Raising kids today has its challenges, which is why Parenting Skills are essential. Parenting Skills give parents and kids the tools they need to navigate the world around them successfully.
Parents face different challenges than previous generations. There are more pressures when it comes to school, work, and family, and many parents know that there is needs to be a better way to raise their kids than how they were raised.
Parenting Skills found on Smarter Parenting help families work together to build a strong connection and to solve problems. Parenting Skills help parents teach their children to make better decisions, prevent problems, give praise, and improve communication.
Parenting skills prepare kids for being adults and work for children of all ages and are adaptable as your children grow. Putting effort in when your children are little, will provide returns as your child grows.
We have a parental responsibility to reach out and to get the help we need. If you need assistance, we invite you to find help. Our Parenting Coaching process will allow you to talk to a coach who can give your family precise information tailored to your family. We also invite you to visit SmarterParenting.com and learn the parenting skills of the Teaching-Family Model.

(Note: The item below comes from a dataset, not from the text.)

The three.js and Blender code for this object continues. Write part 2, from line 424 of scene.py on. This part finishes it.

If you want a better relationship with your child, you have to learn Parenting Skills. They are crucial for establishing trust and building strong bonds.

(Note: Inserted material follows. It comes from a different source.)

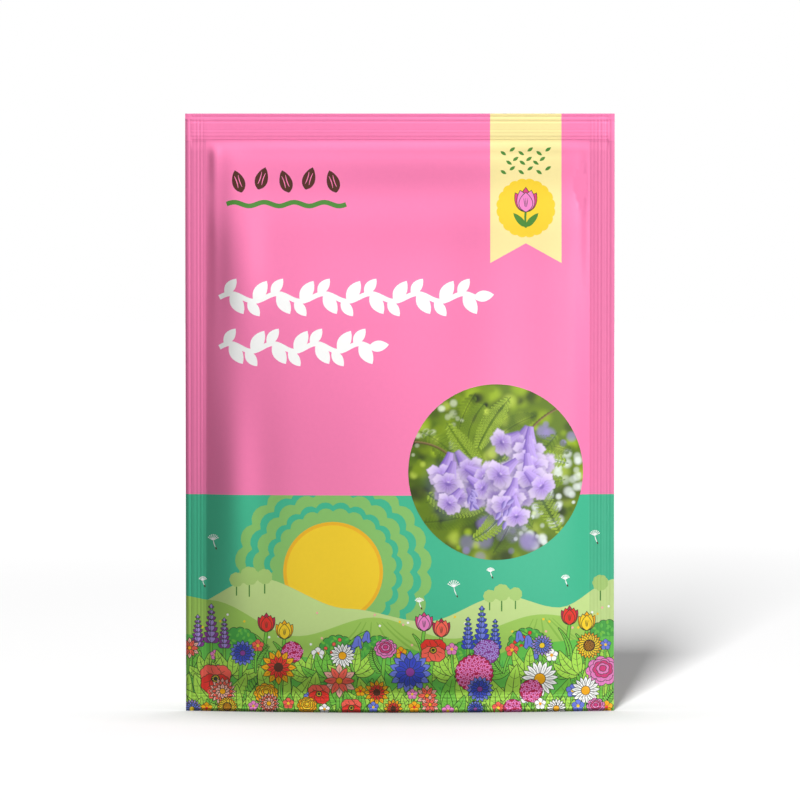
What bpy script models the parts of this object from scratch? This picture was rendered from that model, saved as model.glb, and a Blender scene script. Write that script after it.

For Parenting Skills visit: https://www.smarterparenting.com/lesson/
For a free 15-minute Parenting Coach session, visit: https://www.smarterparenting.com/coaching/
This is episode 63. In this episode we will discuss Parenting Skills and why they are important. So let’s begin.
Smarter Parenting welcomes you to our podcast series, The Parenting Coach for ADHD. Here to heal and elevate lives is your Parenting Coach, Siope Kinikini.
Hello everyone. I hope everybody’s doing great. I am doing fantastic, and I am actually excited to be talking today about Parenting Skills and why they’re important, specifically now, in our current age and what is happening. Now, I do need to preface this whole podcast and this vlog by telling you this was actually something that transpired in a conversation that I had with a grandparent who’s currently raising three of his grandchildren. His children, his son had these children, and unfortunately, under the circumstances, his son could not raise these children. So, these children were actually allowed to stay with grandpa, and grandpa is raising them.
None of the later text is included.